**TASK:** Restate all of the data exactly.

☆ ☆ ☆ ☆

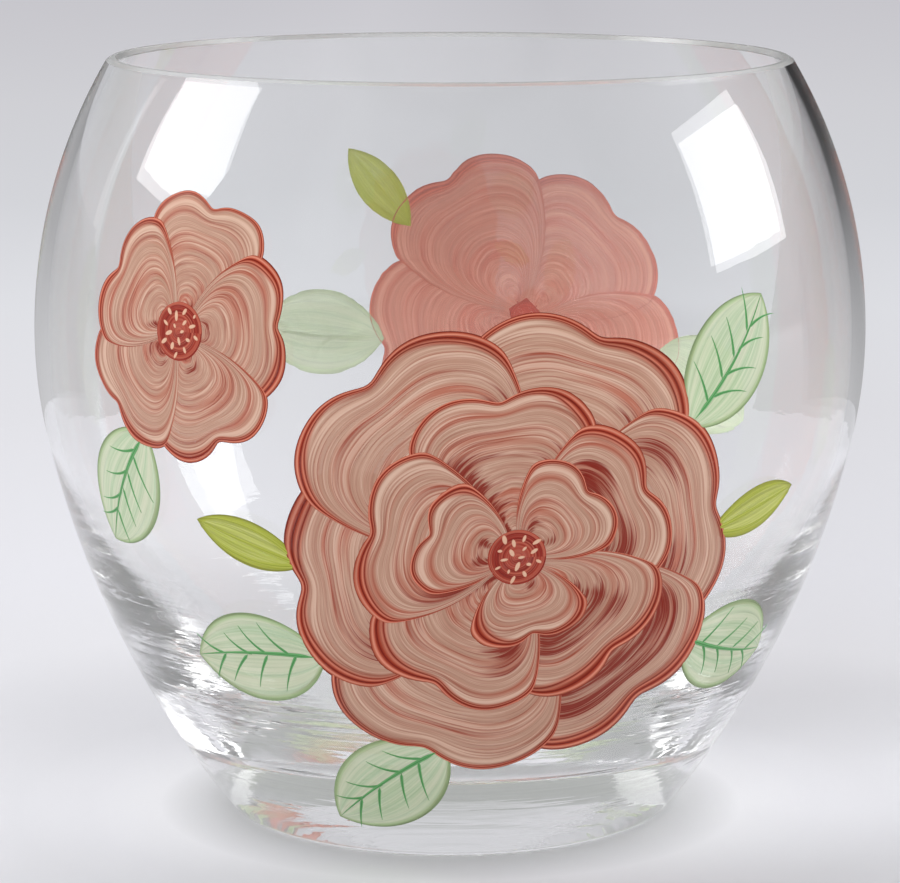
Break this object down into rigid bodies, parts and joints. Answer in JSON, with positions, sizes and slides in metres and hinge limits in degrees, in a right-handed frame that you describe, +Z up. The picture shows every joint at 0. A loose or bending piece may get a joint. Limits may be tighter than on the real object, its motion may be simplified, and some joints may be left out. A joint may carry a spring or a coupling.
{
  "type": "rose bowl vase",
  "caption": "Rounded clear glass flower bowl with a wide mouth, a heavy clear foot, and blossoms and leaves painted on its outside.",
  "frame": {"origin": "centre of the foot, on the surface that the bowl stands on", "axes": "+Z up the axis of the bowl, out of its mouth; -Y towards the viewer, at the side with the largest bloom; +X to the viewer's right"},
  "size_m": [0.1746, 0.1752, 0.16],
  "materials": {
    "clear_glass": "fire-polished clear glass with a ground rim",
    "petal_paint": "glossy streaked enamel, brushed on",
    "heart_paint": "glossy streaked enamel, brushed on",
    "leaf_paint": "glossy thin enamel with drawn veins",
    "bud_paint": "glossy enamel, brushed on"
  },
  "bodies": {
    "root": {"back_bloom_heart": "heart_paint", "back_bloom_petal_1": "petal_paint", "back_bloom_petal_2": "petal_paint", "back_bloom_petal_3": "petal_paint", "back_bloom_petal_4": "petal_paint", "back_bloom_petal_5": "petal_paint", "bud_back": "bud_paint", "bud_left": "bud_paint", "bud_right": "bud_paint", "glass_bowl": "clear_glass", "large_bloom_heart": "heart_paint", "large_bloom_inner_petal_1": "petal_paint", "large_bloom_inner_petal_2": "petal_paint", "large_bloom_inner_petal_3": "petal_paint", "large_bloom_middle_petal_1": "petal_paint", "large_bloom_middle_petal_2": "petal_paint", "large_bloom_middle_petal_3": "petal_paint", "large_bloom_middle_petal_4": "petal_paint", "large_bloom_middle_petal_5": "petal_paint", "large_bloom_outer_petal_1": "petal_paint", "large_bloom_outer_petal_2": "petal_paint", "large_bloom_outer_petal_3": "petal_paint", "large_bloom_outer_petal_4": "petal_paint", "large_bloom_outer_petal_5": "petal_paint", "large_bloom_outer_petal_6": "petal_paint", "leaf_back_left": "leaf_paint", "leaf_back_low": "leaf_paint", "leaf_back_right": "leaf_paint", "leaf_left": "leaf_paint", "leaf_low": "leaf_paint", "leaf_low_right": "leaf_paint", "leaf_right": "leaf_paint", "leaf_top_left": "leaf_paint", "small_bloom_heart": "heart_paint", "small_bloom_petal_1": "petal_paint", "small_bloom_petal_2": "petal_paint", "small_bloom_petal_3": "petal_paint", "small_bloom_petal_4": "petal_paint", "small_bloom_petal_5": "petal_paint"}
  },
  "joints": []
}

☆ ☆ ☆ ☆

**REPLY TO THE EXERCISE:**
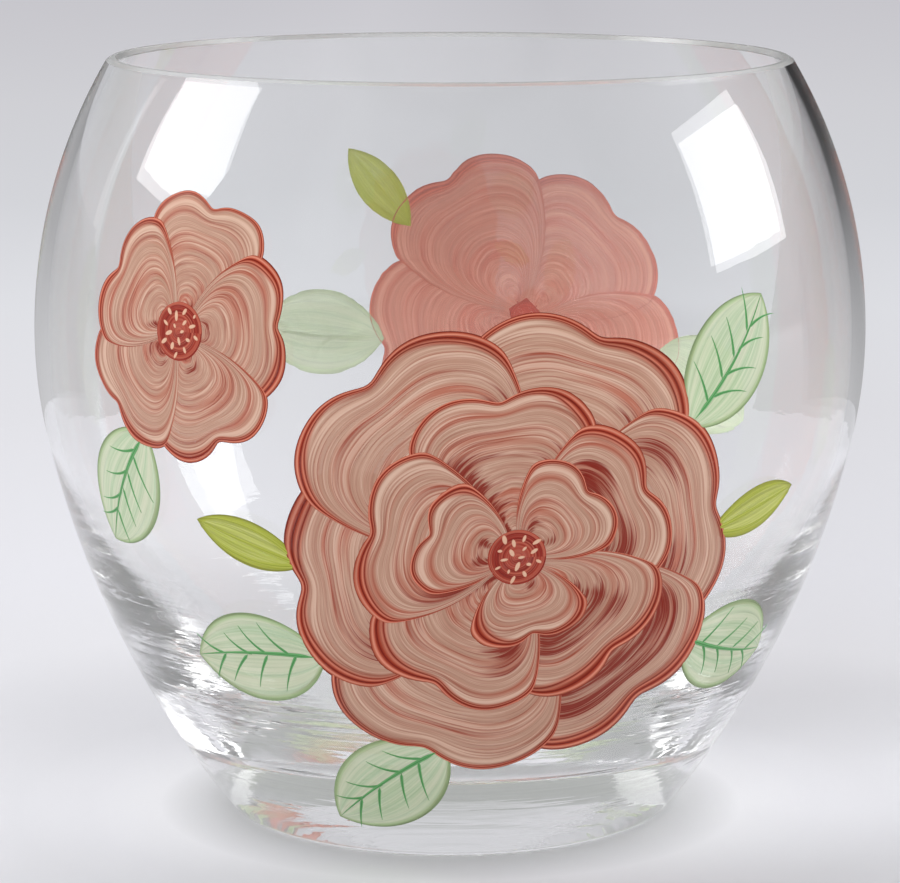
Break this object down into rigid bodies, parts and joints. Answer in JSON, with positions, sizes and slides in metres and hinge limits in degrees, in a right-handed frame that you describe, +Z up. The picture shows every joint at 0. A loose or bending piece may get a joint. Limits may be tighter than on the real object, its motion may be simplified, and some joints may be left out. A joint may carry a spring or a coupling.
{
  "type": "rose bowl vase",
  "caption": "Rounded clear glass flower bowl with a wide mouth, a heavy clear foot, and blossoms and leaves painted on its outside.",
  "frame": {"origin": "centre of the foot, on the surface that the bowl stands on", "axes": "+Z up the axis of the bowl, out of its mouth; -Y towards the viewer, at the side with the largest bloom; +X to the viewer's right"},
  "size_m": [0.1746, 0.1752, 0.16],
  "materials": {
    "clear_glass": "fire-polished clear glass with a ground rim",
    "petal_paint": "glossy streaked enamel, brushed on",
    "heart_paint": "glossy streaked enamel, brushed on",
    "leaf_paint": "glossy thin enamel with drawn veins",
    "bud_paint": "glossy enamel, brushed on"
  },
  "bodies": {
    "root": {"back_bloom_heart": "heart_paint", "back_bloom_petal_1": "petal_paint", "back_bloom_petal_2": "petal_paint", "back_bloom_petal_3": "petal_paint", "back_bloom_petal_4": "petal_paint", "back_bloom_petal_5": "petal_paint", "bud_back": "bud_paint", "bud_left": "bud_paint", "bud_right": "bud_paint", "glass_bowl": "clear_glass", "large_bloom_heart": "heart_paint", "large_bloom_inner_petal_1": "petal_paint", "large_bloom_inner_petal_2": "petal_paint", "large_bloom_inner_petal_3": "petal_paint", "large_bloom_middle_petal_1": "petal_paint", "large_bloom_middle_petal_2": "petal_paint", "large_bloom_middle_petal_3": "petal_paint", "large_bloom_middle_petal_4": "petal_paint", "large_bloom_middle_petal_5": "petal_paint", "large_bloom_outer_petal_1": "petal_paint", "large_bloom_outer_petal_2": "petal_paint", "large_bloom_outer_petal_3": "petal_paint", "large_bloom_outer_petal_4": "petal_paint", "large_bloom_outer_petal_5": "petal_paint", "large_bloom_outer_petal_6": "petal_paint", "leaf_back_left": "leaf_paint", "leaf_back_low": "leaf_paint", "leaf_back_right": "leaf_paint", "leaf_left": "leaf_paint", "leaf_low": "leaf_paint", "leaf_low_right": "leaf_paint", "leaf_right": "leaf_paint", "leaf_top_left": "leaf_paint", "small_bloom_heart": "heart_paint", "small_bloom_petal_1": "petal_paint", "small_bloom_petal_2": "petal_paint", "small_bloom_petal_3": "petal_paint", "small_bloom_petal_4": "petal_paint", "small_bloom_petal_5": "petal_paint"}
  },
  "joints": []
}